It's a little old, but I've been wanting to comment on the Large Hadron Collider, which is down for repairs for a long time after a very nasty event when one of its superconducting magnets turned resistive and melted a lot of the stuff around it. This leaked a lot of helium in the process. Now helium is a *^&%$ precious resource and it's disappointing to see such a loss of it as all of us in science depend on it. I heard anecdotes that the total helium use of the LHC consumed half of the world's production capacity, which is insane. I'd be curious to get my hands on the real numbers. The LHC is an extraordinary, unprecedented use of resources on a speculative experiment - it's one of the most audacious experiments in humankind for that reason. For the vast monetary cost and vast use of helium, this experiment needs to produce incredible results.

Want to know a little more about helium and the LHC? Well if you have not already found the guilty pleasure of the youtube periodic table videos posted by a British group, then try out this one on the LHC if for nothing else than the Prof's hair. I aspire to have science hair like that.

I stumbled onto a strange thread of blogs which were fussing that scientists are hotly arguing and debating what defines a theory.
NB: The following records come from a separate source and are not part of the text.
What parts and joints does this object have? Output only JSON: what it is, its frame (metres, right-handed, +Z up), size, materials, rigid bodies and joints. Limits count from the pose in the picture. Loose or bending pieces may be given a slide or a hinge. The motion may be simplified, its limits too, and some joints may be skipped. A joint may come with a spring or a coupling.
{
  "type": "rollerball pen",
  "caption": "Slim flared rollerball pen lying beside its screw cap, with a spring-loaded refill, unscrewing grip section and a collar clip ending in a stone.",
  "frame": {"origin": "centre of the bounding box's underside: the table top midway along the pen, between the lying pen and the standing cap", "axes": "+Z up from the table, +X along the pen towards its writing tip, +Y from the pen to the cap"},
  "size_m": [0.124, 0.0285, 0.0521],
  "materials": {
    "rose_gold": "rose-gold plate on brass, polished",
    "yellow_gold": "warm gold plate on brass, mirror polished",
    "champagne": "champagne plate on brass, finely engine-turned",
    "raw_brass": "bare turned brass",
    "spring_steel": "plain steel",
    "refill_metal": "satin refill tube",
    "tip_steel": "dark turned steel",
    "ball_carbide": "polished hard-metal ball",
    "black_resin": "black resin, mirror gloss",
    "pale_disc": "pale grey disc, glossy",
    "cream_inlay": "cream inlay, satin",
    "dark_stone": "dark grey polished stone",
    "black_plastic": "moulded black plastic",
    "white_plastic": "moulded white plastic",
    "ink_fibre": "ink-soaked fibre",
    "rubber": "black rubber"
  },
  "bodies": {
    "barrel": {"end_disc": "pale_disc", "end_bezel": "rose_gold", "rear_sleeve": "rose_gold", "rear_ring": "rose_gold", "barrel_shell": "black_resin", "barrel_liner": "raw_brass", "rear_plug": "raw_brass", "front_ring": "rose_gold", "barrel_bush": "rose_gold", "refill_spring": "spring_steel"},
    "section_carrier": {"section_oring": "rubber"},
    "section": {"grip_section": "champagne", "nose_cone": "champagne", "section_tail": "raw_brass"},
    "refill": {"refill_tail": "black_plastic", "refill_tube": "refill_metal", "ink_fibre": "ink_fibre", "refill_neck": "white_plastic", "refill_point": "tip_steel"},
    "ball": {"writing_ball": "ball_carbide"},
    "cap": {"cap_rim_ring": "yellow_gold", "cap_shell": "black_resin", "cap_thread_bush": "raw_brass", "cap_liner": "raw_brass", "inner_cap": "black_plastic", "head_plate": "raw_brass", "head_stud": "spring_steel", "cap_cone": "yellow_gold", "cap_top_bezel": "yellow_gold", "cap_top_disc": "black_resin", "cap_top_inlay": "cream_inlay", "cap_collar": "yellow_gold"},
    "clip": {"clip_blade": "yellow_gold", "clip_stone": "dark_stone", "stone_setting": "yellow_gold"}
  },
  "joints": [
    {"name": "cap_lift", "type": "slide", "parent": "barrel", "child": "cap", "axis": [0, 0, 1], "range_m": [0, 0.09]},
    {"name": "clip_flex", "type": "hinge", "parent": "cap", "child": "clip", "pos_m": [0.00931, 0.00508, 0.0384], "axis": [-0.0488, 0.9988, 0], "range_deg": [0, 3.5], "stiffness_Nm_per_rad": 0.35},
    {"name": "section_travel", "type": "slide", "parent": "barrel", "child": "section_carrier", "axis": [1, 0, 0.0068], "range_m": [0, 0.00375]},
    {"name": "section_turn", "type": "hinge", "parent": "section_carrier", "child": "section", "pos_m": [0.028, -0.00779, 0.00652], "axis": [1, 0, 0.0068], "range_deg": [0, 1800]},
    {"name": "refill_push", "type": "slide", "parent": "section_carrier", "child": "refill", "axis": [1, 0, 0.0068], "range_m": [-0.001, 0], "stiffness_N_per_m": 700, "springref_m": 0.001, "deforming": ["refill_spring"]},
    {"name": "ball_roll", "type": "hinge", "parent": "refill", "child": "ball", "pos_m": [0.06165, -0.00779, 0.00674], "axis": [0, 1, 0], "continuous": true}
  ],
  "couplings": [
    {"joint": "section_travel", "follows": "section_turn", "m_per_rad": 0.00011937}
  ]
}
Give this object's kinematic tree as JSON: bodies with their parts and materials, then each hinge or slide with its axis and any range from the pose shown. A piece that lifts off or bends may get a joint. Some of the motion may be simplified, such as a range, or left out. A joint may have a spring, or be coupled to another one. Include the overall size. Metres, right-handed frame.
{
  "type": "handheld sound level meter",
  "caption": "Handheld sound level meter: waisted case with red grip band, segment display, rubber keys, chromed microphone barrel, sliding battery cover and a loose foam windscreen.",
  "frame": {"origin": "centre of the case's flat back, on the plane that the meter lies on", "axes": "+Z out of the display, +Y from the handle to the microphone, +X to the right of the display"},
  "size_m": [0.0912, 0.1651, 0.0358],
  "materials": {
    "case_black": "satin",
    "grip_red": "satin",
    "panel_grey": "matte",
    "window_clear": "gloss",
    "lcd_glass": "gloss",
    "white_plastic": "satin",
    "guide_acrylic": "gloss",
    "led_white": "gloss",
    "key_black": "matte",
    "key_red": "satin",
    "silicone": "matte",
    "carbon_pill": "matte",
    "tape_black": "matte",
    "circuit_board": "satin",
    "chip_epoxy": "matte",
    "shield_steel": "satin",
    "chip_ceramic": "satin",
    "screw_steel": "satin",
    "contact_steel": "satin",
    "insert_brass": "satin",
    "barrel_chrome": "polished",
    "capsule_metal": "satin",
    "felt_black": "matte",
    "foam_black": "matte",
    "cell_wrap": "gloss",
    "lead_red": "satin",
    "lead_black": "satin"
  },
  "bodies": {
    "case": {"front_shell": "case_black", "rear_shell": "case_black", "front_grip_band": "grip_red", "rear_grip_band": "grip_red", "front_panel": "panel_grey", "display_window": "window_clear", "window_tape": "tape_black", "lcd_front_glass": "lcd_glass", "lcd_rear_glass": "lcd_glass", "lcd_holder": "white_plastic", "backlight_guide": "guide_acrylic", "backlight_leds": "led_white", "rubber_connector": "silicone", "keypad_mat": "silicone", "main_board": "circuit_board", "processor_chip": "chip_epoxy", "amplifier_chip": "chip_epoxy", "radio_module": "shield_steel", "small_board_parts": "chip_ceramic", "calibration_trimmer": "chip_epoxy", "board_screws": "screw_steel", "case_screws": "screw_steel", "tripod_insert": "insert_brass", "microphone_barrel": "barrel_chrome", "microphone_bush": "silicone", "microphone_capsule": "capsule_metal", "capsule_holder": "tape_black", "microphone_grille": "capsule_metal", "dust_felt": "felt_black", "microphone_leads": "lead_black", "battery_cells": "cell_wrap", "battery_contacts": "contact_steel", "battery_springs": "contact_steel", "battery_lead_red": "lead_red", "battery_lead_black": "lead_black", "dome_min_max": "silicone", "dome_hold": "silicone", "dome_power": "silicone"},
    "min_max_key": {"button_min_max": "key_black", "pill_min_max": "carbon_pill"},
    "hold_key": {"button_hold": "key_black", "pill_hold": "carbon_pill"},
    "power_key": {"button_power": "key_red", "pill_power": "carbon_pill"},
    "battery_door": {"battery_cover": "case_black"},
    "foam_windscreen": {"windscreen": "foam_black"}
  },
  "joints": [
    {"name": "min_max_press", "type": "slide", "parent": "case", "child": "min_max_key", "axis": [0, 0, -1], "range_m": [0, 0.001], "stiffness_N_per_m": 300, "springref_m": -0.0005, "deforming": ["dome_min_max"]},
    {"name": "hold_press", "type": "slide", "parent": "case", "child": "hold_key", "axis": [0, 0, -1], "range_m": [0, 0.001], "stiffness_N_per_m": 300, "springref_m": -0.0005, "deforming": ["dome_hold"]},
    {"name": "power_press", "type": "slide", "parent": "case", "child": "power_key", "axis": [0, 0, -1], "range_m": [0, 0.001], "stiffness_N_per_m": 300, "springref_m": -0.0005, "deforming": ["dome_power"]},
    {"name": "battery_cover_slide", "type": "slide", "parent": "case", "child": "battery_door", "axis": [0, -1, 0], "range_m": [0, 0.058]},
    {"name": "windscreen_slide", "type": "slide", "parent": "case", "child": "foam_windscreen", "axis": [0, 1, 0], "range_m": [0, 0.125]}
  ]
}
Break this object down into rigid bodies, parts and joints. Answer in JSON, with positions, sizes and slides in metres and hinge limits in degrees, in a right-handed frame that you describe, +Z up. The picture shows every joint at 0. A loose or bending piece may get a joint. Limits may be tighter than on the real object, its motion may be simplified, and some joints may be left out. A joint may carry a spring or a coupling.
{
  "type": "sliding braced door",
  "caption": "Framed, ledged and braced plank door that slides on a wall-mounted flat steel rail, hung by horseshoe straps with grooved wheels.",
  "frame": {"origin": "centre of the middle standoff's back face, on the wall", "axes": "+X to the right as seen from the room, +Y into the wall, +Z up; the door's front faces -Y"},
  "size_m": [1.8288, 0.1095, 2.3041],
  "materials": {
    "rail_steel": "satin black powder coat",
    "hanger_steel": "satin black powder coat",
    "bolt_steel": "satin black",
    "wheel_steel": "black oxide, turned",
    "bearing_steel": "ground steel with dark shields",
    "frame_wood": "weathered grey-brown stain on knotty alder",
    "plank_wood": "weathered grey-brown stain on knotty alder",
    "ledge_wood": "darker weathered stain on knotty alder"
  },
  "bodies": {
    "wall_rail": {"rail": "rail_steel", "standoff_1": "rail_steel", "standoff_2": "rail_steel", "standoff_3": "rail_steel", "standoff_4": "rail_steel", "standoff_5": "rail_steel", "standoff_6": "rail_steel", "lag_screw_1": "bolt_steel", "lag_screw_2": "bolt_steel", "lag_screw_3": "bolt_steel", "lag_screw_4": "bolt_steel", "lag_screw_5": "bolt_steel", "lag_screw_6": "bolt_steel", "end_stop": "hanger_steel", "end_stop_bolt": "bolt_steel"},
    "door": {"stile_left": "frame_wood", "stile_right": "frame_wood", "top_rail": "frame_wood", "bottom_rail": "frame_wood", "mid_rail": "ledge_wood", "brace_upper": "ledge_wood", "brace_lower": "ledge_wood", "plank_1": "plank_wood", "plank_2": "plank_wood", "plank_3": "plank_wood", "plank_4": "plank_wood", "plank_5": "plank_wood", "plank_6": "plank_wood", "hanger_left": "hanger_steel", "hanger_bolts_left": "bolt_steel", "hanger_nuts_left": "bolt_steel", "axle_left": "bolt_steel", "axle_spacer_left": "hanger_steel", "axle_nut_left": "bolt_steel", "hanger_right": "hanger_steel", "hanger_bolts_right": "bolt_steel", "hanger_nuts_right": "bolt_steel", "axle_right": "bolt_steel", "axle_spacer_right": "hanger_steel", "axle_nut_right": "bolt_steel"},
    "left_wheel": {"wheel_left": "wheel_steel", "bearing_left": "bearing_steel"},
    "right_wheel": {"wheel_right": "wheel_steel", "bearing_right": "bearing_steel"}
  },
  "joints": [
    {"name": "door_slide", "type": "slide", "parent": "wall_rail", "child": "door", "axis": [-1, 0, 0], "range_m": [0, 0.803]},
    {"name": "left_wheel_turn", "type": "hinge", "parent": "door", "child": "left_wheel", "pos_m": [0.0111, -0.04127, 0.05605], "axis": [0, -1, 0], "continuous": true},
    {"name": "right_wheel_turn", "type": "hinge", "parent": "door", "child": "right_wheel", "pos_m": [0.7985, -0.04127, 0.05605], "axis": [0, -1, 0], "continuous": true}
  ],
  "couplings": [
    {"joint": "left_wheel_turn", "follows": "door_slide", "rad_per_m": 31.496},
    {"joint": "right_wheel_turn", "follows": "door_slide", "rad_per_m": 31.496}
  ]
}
No, they're not. Every scientist knows what a theory is (or should know!), how it differs from fact even when it gives exact results, etc. Not sure where that silliness came from. Evolution is a theory and a *&^# good one at that. Quantum mechanics is a theory and is also *&^# good. So is thermodynamics. Bad theories die and good theories live. It's not really a big deal, so here's MY theory: the economy is down, bloggers need to sell ads, and so they need to find something 'controversial' to argue about to try to attract internet gawkers, so it might as well be that.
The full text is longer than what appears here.